Exercise prompt: Reproduce the listing that follows with no differences at all.

Source excerpt:
*-*-*

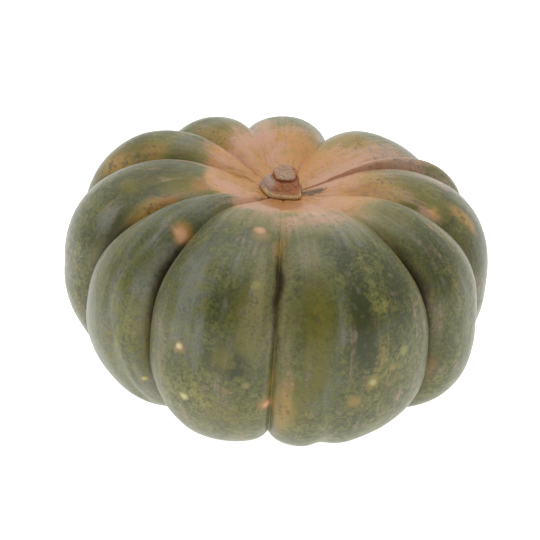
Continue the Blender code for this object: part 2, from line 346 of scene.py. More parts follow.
class SquashFruitSettings(bpy.types.PropertyGroup):
    """Sizes and colours of the fruit."""

    crest_radius: length_property("Crest Radius", 0.130, "Widest reach of an even rib")
    shoulder_rise: length_property("Shoulder Rise", 0.080, "From the widest ring up to the crest")
    belly_drop: length_property("Belly Drop", 0.082, "From the widest ring down to the underside")
    stem_hollow_depth: length_property("Stem Hollow Depth", 0.025, "How far the stem end is sunk")
    stem_hollow_radius: length_property("Stem Hollow Radius", 0.050, "Reach of the stem hollow")
    blossom_hollow_depth: length_property(
        "Blossom Hollow Depth", 0.024, "How far the blossom end is sunk")
    blossom_hollow_radius: length_property(
        "Blossom Hollow Radius", 0.040, "Reach of the blossom hollow")
    blossom_scar_rise: length_property("Blossom Scar Rise", 0.002, "Height of the blossom scar")
    blossom_scar_radius: length_property("Blossom Scar Radius", 0.007, "Radius of the blossom scar")
    crease_depth: length_property("Crease Depth", 0.010, "Depth of an even crease between ribs")
    cleft_depth: length_property("Cleft Depth", 0.0045, "Depth of the narrow cleft in each crease")
    cleft_width: length_property("Cleft Width", 0.003, "How fast that cleft closes")
    furrow_depth: length_property("Furrow Depth", 0.0025, "Depth of the furrow in the front rib")
    fold_depth: length_property("Fold Depth", 0.0013, "Depth of the fold in the left front rib")
    unevenness: length_property("Unevenness", 0.0007, "Height of the skin's broad uneven swells")
    pucker: length_property("Pucker", 0.0007, "Height of the puckers round the stem")
    lean_x: angle_property("Lean Sideways", 4.8, "How far the fruit has slumped to its side")
    lean_y: angle_property("Lean Back", 1.5, "How far the fruit has slumped to the back")
    standing_shift: bpy.props.FloatVectorProperty(
        name="Standing Shift", description="How far the fruit's own axis stands from the origin",
        size=2, default=(0, 0), unit="LENGTH", precision=4)
    green: colour_property("Green", "#64672F", "The unripe skin")
    dark: colour_property("Dark Green", "#2F350D", "Its darker mottling")
    lime: colour_property("Lime", "#96934C", "Its paler, yellower flecks")
    gold: colour_property("Gold", "#6E681A", "Patches that turn yellow first")
    # Tan is also laid beside the creases, partly as painted light against their shade
    tan: colour_property("Tan", "#988D62", "Duller skin beside the creases and over the shoulders")
    ochre: colour_property("Ochre", "#B68F42", "Half ripe skin, between green and ripe")
    ripe: colour_property("Ripe", "#CC9250", "The ripe skin round the stem")
    rose: colour_property("Rose", "#CFA18A", "Ripe skin under a thicker bloom")
    rust: colour_property("Rust", "#A8692C", "Ripe skin where it is stained")
    bloom: colour_property("Bloom", "#868878", "The pale wax on the skin")
    # Painted shade deep in the creases
    crease: colour_property("Crease", "#33290B", "Skin deep in the creases")
    # Painted shadow along the lines that run out from the stem and in its wrinkles
    tail: colour_property("Tail", "#473626", "Dark wrinkles that run out from the stem")


class SquashStemSettings(bpy.types.PropertyGroup):
    """Sizes and colours of the stem."""

    foot_radius: length_property("Foot Radius", 0.0146, "Reach of the flared foot")
    neck_radius: length_property("Neck Radius", 0.0069, "Radius at the waist")
    head_radius: length_property("Head Radius", 0.0074, "Radius of the cut end")
    height: length_property("Height", 0.0115, "From the seat to the middle of the cut end")
    bark: colour_property("Bark", "#B77C55", "The dry stalk")
    # Dark bark in the stalk's furrows, and painted shadow at its waist under the cut end
    dark_bark_and_shade: colour_property("Dark Bark", "#7A4630", "The stalk's waist and furrows")
    flank: colour_property("Flank", "#B39C90", "The greyer bark at the stalk's sides")
    cut: colour_property("Cut End", "#BA987C", "The weathered cut end")
    pith: colour_property("Pith", "#8B7562", "Pits in the cut end")
    foot: colour_property("Foot", "#D2B884", "The rim where the stalk meets the fruit")


class SquashStageSettings(bpy.types.PropertyGroup):
    """The camera and the studio."""

    camera_distance: length_property("Camera Distance", 0.866, "From the middle of the fruit")
    camera_rise: angle_property("Camera Rise", 31.4, "How far above level the camera looks from")
    lens: bpy.props.FloatProperty(
        name="Lens", description="Focal length in millimetres", default=92.0, min=1)
    floor_size: length_property("Floor Size", 8.0, "Side of the floor")
    floor: colour_property("Floor", "#CFCFCD", "The pale floor")
    floor_glow: bpy.props.FloatProperty(
        name="Floor Glow", description="How brightly the floor is lit from below", default=1.0)


def smooth_step(value, start=0.0, end=1.0):
    """0 up to the start, 1 from the end on, and a smooth rise between them."""
    share = np.clip((value - start) / (end - start), 0, 1)
    return share * share * (3 - 2 * share)


# Shape of the fruit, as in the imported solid. Lengths are metres. Places across a rib run from -1 to
# 1, and places along it are shares of the way down. The furrow is in the right front rib, and the
# fold, which wanders across, is in the rib left of the front pair.
ROUNDNESS_OUT = 0.78
ROUNDNESS_UP = 0.67
ROUNDNESS_DOWN = 0.98
CREASE_FADE_RADIUS = 0.075
CREASE_FADE_POWER = 1.6
CLEFT_NONE_WITHIN = 0.045
CLEFT_FULL_BEYOND = 0.110
RIB_ROUNDNESS = 2.1
SWELL_ROUNDNESS = 1.5
FOOT_PLACE = 0.68
FOOT_SPREAD = 0.14
FURROW_ACROSS = -0.31
FURROW_WIDTH = 0.16
FURROW_DEEPENS = (0.35, 0.60)
FURROW_FADES = (0.80, 0.95)
FOLD_DOWN = (0.30, 0.44, 0.47, 0.54, 0.61, 0.70)
FOLD_ACROSS = (0.28, 0.20, 0.25, 0.43, 0.50, 0.55)
FOLD_WIDTH = 0.09
FOLD_DEEPENS = (0.26, 0.36)
FOLD_FADES = (0.66, 0.76)
LEAN_NONE_BELOW = -0.080
LEAN_FULL_ABOVE = -0.020
STANDING_DROP = 0.0727
FLATTENING = 0.0006
SEAT_RADIUS = 0.0165

# The line over a rib is worked out at this many places, with the middle one at the widest ring
CREST_SAMPLES = 4001

# Where the wrinkles round the stem fade and end, how far down they can lie, and how much of their
# depth the broad ones give
WRINKLES_FADE = 0.016
WRINKLES_END = 0.060
WRINKLES_DOWN = 0.4
BROAD_WRINKLES = 0.65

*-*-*

Answer:
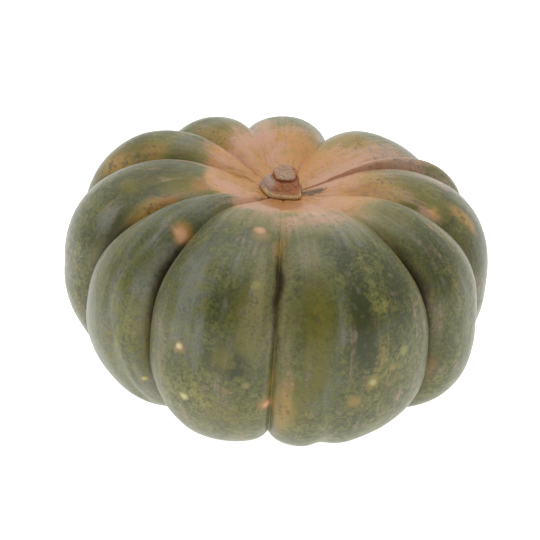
Continue the Blender code for this object: part 2, from line 346 of scene.py. More parts follow.
class SquashFruitSettings(bpy.types.PropertyGroup):
    """Sizes and colours of the fruit."""

    crest_radius: length_property("Crest Radius", 0.130, "Widest reach of an even rib")
    shoulder_rise: length_property("Shoulder Rise", 0.080, "From the widest ring up to the crest")
    belly_drop: length_property("Belly Drop", 0.082, "From the widest ring down to the underside")
    stem_hollow_depth: length_property("Stem Hollow Depth", 0.025, "How far the stem end is sunk")
    stem_hollow_radius: length_property("Stem Hollow Radius", 0.050, "Reach of the stem hollow")
    blossom_hollow_depth: length_property(
        "Blossom Hollow Depth", 0.024, "How far the blossom end is sunk")
    blossom_hollow_radius: length_property(
        "Blossom Hollow Radius", 0.040, "Reach of the blossom hollow")
    blossom_scar_rise: length_property("Blossom Scar Rise", 0.002, "Height of the blossom scar")
    blossom_scar_radius: length_property("Blossom Scar Radius", 0.007, "Radius of the blossom scar")
    crease_depth: length_property("Crease Depth", 0.010, "Depth of an even crease between ribs")
    cleft_depth: length_property("Cleft Depth", 0.0045, "Depth of the narrow cleft in each crease")
    cleft_width: length_property("Cleft Width", 0.003, "How fast that cleft closes")
    furrow_depth: length_property("Furrow Depth", 0.0025, "Depth of the furrow in the front rib")
    fold_depth: length_property("Fold Depth", 0.0013, "Depth of the fold in the left front rib")
    unevenness: length_property("Unevenness", 0.0007, "Height of the skin's broad uneven swells")
    pucker: length_property("Pucker", 0.0007, "Height of the puckers round the stem")
    lean_x: angle_property("Lean Sideways", 4.8, "How far the fruit has slumped to its side")
    lean_y: angle_property("Lean Back", 1.5, "How far the fruit has slumped to the back")
    standing_shift: bpy.props.FloatVectorProperty(
        name="Standing Shift", description="How far the fruit's own axis stands from the origin",
        size=2, default=(0, 0), unit="LENGTH", precision=4)
    green: colour_property("Green", "#64672F", "The unripe skin")
    dark: colour_property("Dark Green", "#2F350D", "Its darker mottling")
    lime: colour_property("Lime", "#96934C", "Its paler, yellower flecks")
    gold: colour_property("Gold", "#6E681A", "Patches that turn yellow first")
    # Tan is also laid beside the creases, partly as painted light against their shade
    tan: colour_property("Tan", "#988D62", "Duller skin beside the creases and over the shoulders")
    ochre: colour_property("Ochre", "#B68F42", "Half ripe skin, between green and ripe")
    ripe: colour_property("Ripe", "#CC9250", "The ripe skin round the stem")
    rose: colour_property("Rose", "#CFA18A", "Ripe skin under a thicker bloom")
    rust: colour_property("Rust", "#A8692C", "Ripe skin where it is stained")
    bloom: colour_property("Bloom", "#868878", "The pale wax on the skin")
    # Painted shade deep in the creases
    crease: colour_property("Crease", "#33290B", "Skin deep in the creases")
    # Painted shadow along the lines that run out from the stem and in its wrinkles
    tail: colour_property("Tail", "#473626", "Dark wrinkles that run out from the stem")


class SquashStemSettings(bpy.types.PropertyGroup):
    """Sizes and colours of the stem."""

    foot_radius: length_property("Foot Radius", 0.0146, "Reach of the flared foot")
    neck_radius: length_property("Neck Radius", 0.0069, "Radius at the waist")
    head_radius: length_property("Head Radius", 0.0074, "Radius of the cut end")
    height: length_property("Height", 0.0115, "From the seat to the middle of the cut end")
    bark: colour_property("Bark", "#B77C55", "The dry stalk")
    # Dark bark in the stalk's furrows, and painted shadow at its waist under the cut end
    dark_bark_and_shade: colour_property("Dark Bark", "#7A4630", "The stalk's waist and furrows")
    flank: colour_property("Flank", "#B39C90", "The greyer bark at the stalk's sides")
    cut: colour_property("Cut End", "#BA987C", "The weathered cut end")
    pith: colour_property("Pith", "#8B7562", "Pits in the cut end")
    foot: colour_property("Foot", "#D2B884", "The rim where the stalk meets the fruit")


class SquashStageSettings(bpy.types.PropertyGroup):
    """The camera and the studio."""

    camera_distance: length_property("Camera Distance", 0.866, "From the middle of the fruit")
    camera_rise: angle_property("Camera Rise", 31.4, "How far above level the camera looks from")
    lens: bpy.props.FloatProperty(
        name="Lens", description="Focal length in millimetres", default=92.0, min=1)
    floor_size: length_property("Floor Size", 8.0, "Side of the floor")
    floor: colour_property("Floor", "#CFCFCD", "The pale floor")
    floor_glow: bpy.props.FloatProperty(
        name="Floor Glow", description="How brightly the floor is lit from below", default=1.0)


def smooth_step(value, start=0.0, end=1.0):
    """0 up to the start, 1 from the end on, and a smooth rise between them."""
    share = np.clip((value - start) / (end - start), 0, 1)
    return share * share * (3 - 2 * share)


# Shape of the fruit, as in the imported solid. Lengths are metres. Places across a rib run from -1 to
# 1, and places along it are shares of the way down. The furrow is in the right front rib, and the
# fold, which wanders across, is in the rib left of the front pair.
ROUNDNESS_OUT = 0.78
ROUNDNESS_UP = 0.67
ROUNDNESS_DOWN = 0.98
CREASE_FADE_RADIUS = 0.075
CREASE_FADE_POWER = 1.6
CLEFT_NONE_WITHIN = 0.045
CLEFT_FULL_BEYOND = 0.110
RIB_ROUNDNESS = 2.1
SWELL_ROUNDNESS = 1.5
FOOT_PLACE = 0.68
FOOT_SPREAD = 0.14
FURROW_ACROSS = -0.31
FURROW_WIDTH = 0.16
FURROW_DEEPENS = (0.35, 0.60)
FURROW_FADES = (0.80, 0.95)
FOLD_DOWN = (0.30, 0.44, 0.47, 0.54, 0.61, 0.70)
FOLD_ACROSS = (0.28, 0.20, 0.25, 0.43, 0.50, 0.55)
FOLD_WIDTH = 0.09
FOLD_DEEPENS = (0.26, 0.36)
FOLD_FADES = (0.66, 0.76)
LEAN_NONE_BELOW = -0.080
LEAN_FULL_ABOVE = -0.020
STANDING_DROP = 0.0727
FLATTENING = 0.0006
SEAT_RADIUS = 0.0165

# The line over a rib is worked out at this many places, with the middle one at the widest ring
CREST_SAMPLES = 4001

# Where the wrinkles round the stem fade and end, how far down they can lie, and how much of their
# depth the broad ones give
WRINKLES_FADE = 0.016
WRINKLES_END = 0.060
WRINKLES_DOWN = 0.4
BROAD_WRINKLES = 0.65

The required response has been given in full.